I see relevance in communities like Old Salem. However, Fisher Park or College Hill add little to history by being designated historic neighborhoods. 100 years from now it still mean little.

David Wharton said...

There are six units in Vick Commons. The prices are yet to be determined, but I don't think they'll be cheap, nor, given the quality of work that went into them, should they be.

Chip, the Greensboro Historic District Design Guidelines do not regulate colors or interior renovations.

Every great architectural city -- Florence, Amsterdam, Paris, New York, Chicago -- has retained, preserved, and reused a good portion of its traditional architecture.

Though an individual canal house in Amsterdam may not be of tremendous historic significance, the fact that so many are still in use gives Amsterdam a good part of its distinct character.

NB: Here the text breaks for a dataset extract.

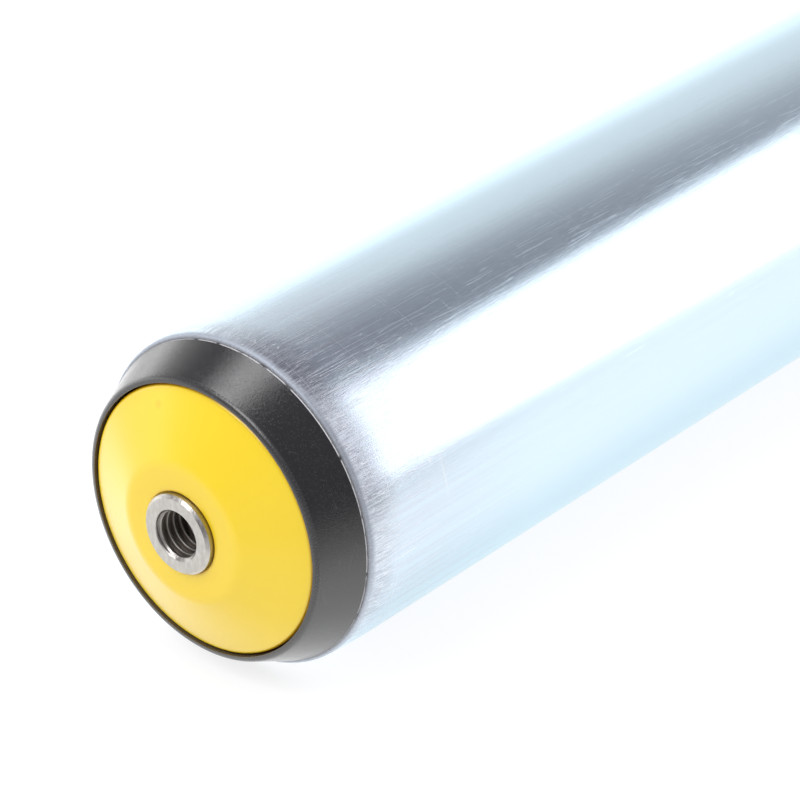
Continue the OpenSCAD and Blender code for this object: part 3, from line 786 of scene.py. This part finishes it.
bearingMaterials = {name: makeBearingFinish(name, finish) for name, finish in bearingFinishes.items()}
slotOfNode = {part["node"]: part["material_slot"] for part in frame["record"]["subparts"]}
for nodeName, node in frame["nodes"].items():
    if slotOfNode[nodeName] in bearingMaterials:
        node.data.materials.clear()
        node.data.materials.append(bearingMaterials[slotOfNode[nodeName]])
print("bearing finishes set")


# Places on the floor are in metres. In mirrors it darkens to the right by fade, from one end of
# fadeOver to the other, and gains leftGlow at the left, nearGlow nearer by and endGlow under the end.
stageSettings = {"floorSize": 8.0, "paper": (0.75, 0.75, 0.75, 1), "seen": (0.32, 0.32, 0.32, 1),
                 "glow": 0.78, "lift": 0.1, "fade": 0.7, "fadeOver": (0.045, 0.13),
                 "leftGlow": 0.4, "leftOver": (0.0, -0.06), "frontOver": (-0.19, -0.15),
                 "nearGlow": 0.95, "nearOver": (-0.03, -0.08),
                 "endGlow": 0.45, "endOver": (0.018, 0.008)}


def makeFloor():
    # White paper: what the camera and mirrors see of it is lifted to white, and keeps the shadow. In
    # mirrors it is brighter to the left and under the near end, and darkens away to the right.
    s = stageSettings
    half = s["floorSize"] / 2
    level = cadBox[0][2]
    corners = np.array([[-half, -half, level], [half, -half, level],
                        [half, half, level], [-half, half, level]])
    floor = meshObject("floor", corners, np.array([[0, 1, 2, 3]]))
    material, tree, shader, place = startMaterial("floor_paper", {
        "Roughness": 0.9, "Specular IOR Level": 0.0})
    path = addNode(tree, "ShaderNodeLightPath").outputs
    mirrored = larger(tree, path["Is Glossy Ray"], path["Is Transmission Ray"])
    seen = larger(tree, path["Is Camera Ray"], mirrored)
    x, y = addNode(tree, "ShaderNodeSeparateXYZ", {0: place}).outputs[:2]
    outward = mathOf(tree, "SUBTRACT", x, mathOf(tree, "ADD", y, halfTube * mm))
    fade = rangeOf(tree, outward, *s["fadeOver"], 0.0, s["fade"])
    left = times(tree, rangeOf(tree, x, *s["leftOver"]), rangeOf(tree, y, *s["frontOver"]))
    left = times(tree, left, rangeOf(tree, y, *s["nearOver"], s["leftGlow"], s["nearGlow"]))
    fromEnd = mathOf(tree, "ABSOLUTE", mathOf(tree, "ADD", y, (halfTube + 3) * mm))
    end = rangeOf(tree, fromEnd, *s["endOver"], 0.0, s["endGlow"])
    change = mathOf(tree, "SUBTRACT", larger(tree, left, end), fade)
    lift = mathOf(tree, "MULTIPLY_ADD", mathOf(tree, "ADD", change, s["lift"]), mirrored, seen)
    colour = mixColour(tree, seen, s["paper"], s["seen"])
    tree.links.new(colour, shader.inputs["Base Color"])
    tree.links.new(times(tree, lift, s["glow"]), shader.inputs["Emission Strength"])
    shader.inputs["Emission Color"].default_value = (1, 1, 1, 1)
    clear = addNode(tree, "ShaderNodeBsdfTransparent")
    back = addNode(tree, "ShaderNodeNewGeometry").outputs["Backfacing"]
    sided = addNode(tree, "ShaderNodeMixShader", {0: back, 1: shader.outputs[0], 2: clear.outputs[0]})
    tree.links.new(sided.outputs[0], tree.nodes["Material Output"].inputs["Surface"])
    floor.data.materials.append(material)


lamps = {
    "rearSoftbox": {"toward": (0.525, 0.755, 0.392), "along": (0.6, 0, -0.8), "away": 3.0,
                    "size": (2.5, 1.1), "level": 1.25},
    "rearSoftboxEdge": {"toward": (0.585, 0.68, 0.44), "along": (0.6, 0, -0.8), "away": 3.1,
                        "size": (2.9, 1.9), "level": 0.5},
    "overheadSoftbox": {"toward": (-0.27, -0.02, 0.96), "along": (1, 0, 0), "away": 2.0,
                        "size": (0.8, 0.8), "level": 4.6},
    "frontSoftbox": {"toward": (-0.10, -0.62, 0.78), "along": (1, 0, 0), "away": 2.0,
                     "size": (1.2, 1.0), "level": 4.6}}


def makeLamp(name, settings):
    # Power is level * pi * area, so that level is the brightness of the lamp's face.
    width, height = settings["size"]
    data = bpy.data.lights.new(name, "AREA")
    data.shape, data.size, data.size_y = "RECTANGLE", width, height
    data.energy = settings["level"] * math.pi * width * height
    lamp = bpy.data.objects.new(name, data)
    bpy.context.scene.collection.objects.link(lamp)
    back = Vector(settings["toward"]).normalized()
    side = Vector(settings["along"])
    side = (side - back * side.dot(back)).normalized()
    up = back.cross(side)
    aim = Vector((0, -halfTube * mm, 0))
    lamp.matrix_world = Matrix.Translation(aim + back * settings["away"]) @ Matrix(
        (side, up, back)).transposed().to_4x4()
    lamp.visible_camera = False


# Directions are parts of a unit vector. In mirrors the white surround goes to dark with rising height,
# counted as higher to the right and to the front.
worldSettings = {"fill": (0.58, 0.585, 0.60, 1), "dark": (0.275, 0.262, 0.292, 1),
                 "low": 1.3, "middle": 0.92, "lowOver": (-0.32, -0.10), "darkOver": (0.10, 0.50),
                 "rise": {"right": 0.6, "left": 0.25, "back": -0.35},
                 "leftGlow": 1.5, "leftOver": (-0.70, -0.90), "leftBelow": (0.36, 0.12)}


def makeWorld():
    # Diffuse light is an even fill. Mirrors see a white surround, brightest low on the left, that
    # darkens overhead and to the right.
    s = worldSettings
    world = bpy.data.worlds.new("studio")
    bpy.context.scene.world = world
    world.use_nodes = True
    tree = world.node_tree
    path = addNode(tree, "ShaderNodeLightPath").outputs
    way = addNode(tree, "ShaderNodeTexCoord").outputs["Generated"]
    x, y, z = addNode(tree, "ShaderNodeSeparateXYZ", {0: way}).outputs
    ways = {"right": larger(tree, x, 0.0), "left": mathOf(tree, "MINIMUM", x, 0.0), "back": y}
    raised = addShares(tree, z, ways, s["rise"])
    lowLeft = times(tree, rangeOf(tree, x, *s["leftOver"], 0.0, s["leftGlow"]),
                    rangeOf(tree, z, *s["leftBelow"]))
    level = mathOf(tree, "ADD", rangeOf(tree, raised, *s["lowOver"], s["low"], s["middle"]), lowLeft)
    colour = mixColour(tree, rangeOf(tree, raised, *s["darkOver"]), level, s["dark"])
    mirrored = larger(tree, path["Is Glossy Ray"], path["Is Transmission Ray"])
    colour = mixColour(tree, mirrored, s["fill"], colour)
    colour = mixColour(tree, path["Is Camera Ray"], colour, (1, 1, 1, 1))
    tree.links.new(colour, tree.nodes["Background"].inputs["Color"])


makeFloor()
for lampName, lampSettings in lamps.items():
    makeLamp(lampName, lampSettings)
makeWorld()
bpy.context.scene.view_settings.view_transform = "Standard"
print("floor, lamps and world made")


cameraSettings = {"lens": 155.0, "azimuth": math.radians(40.22), "elevation": math.radians(28.99),
                  "distance": 0.47547, "right": 0.02288, "up": 0.01411}


def makeCamera():
    # Looks at a point beside the middle of the near end's flange.
    s = cameraSettings
    a, e = s["azimuth"], s["elevation"]
    right = Vector((math.cos(a), math.sin(a), 0))
    back = Vector((math.sin(a) * math.cos(e), -math.cos(a) * math.cos(e), math.sin(e)))
    up = back.cross(right)
    flange = Vector((0, -(halfTube + housingShape["groove"]) * mm, 0))
    data = bpy.data.cameras.new("camera")
    data.lens, data.clip_start, data.clip_end = s["lens"], 0.01, 50
    camera = bpy.data.objects.new("camera", data)
    bpy.context.scene.collection.objects.link(camera)
    place = flange + right * s["right"] + up * s["up"] + back * s["distance"]
    camera.matrix_world = Matrix.Translation(place) @ Matrix((right, up, back)).transposed().to_4x4()
    bpy.context.scene.camera = camera


makeCamera()
print("camera made")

College Hill and Fisher Park do the same for Greensboro, which would be a much poorer place without them. You might be interested in reading this post.

Anonymous said...

A applaud Dawn Cheney's work at this site. I can only hope that she puts some of her profits back into her other properties. One of her houses on Tate Street could sure use the help. A great, beautiful house with lots of potential, but Cheney is allowing the architectural details to rot with the overall disrepair.

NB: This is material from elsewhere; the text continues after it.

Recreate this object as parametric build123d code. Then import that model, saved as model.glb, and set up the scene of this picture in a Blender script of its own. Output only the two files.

Anonymous said... there any information on cost for these units?
Is there a website?

David Wharton said...

I don't know whether there's a website. But there's a phone number. If you drive by it on Fisher Ave., you'll see it on the sign that Dawn has put on the side of the building.

Anonymous said...

I saw it. It's not all that. Just a rehab. The fixture are AW-FUL! And the there's no sound barriers between floors.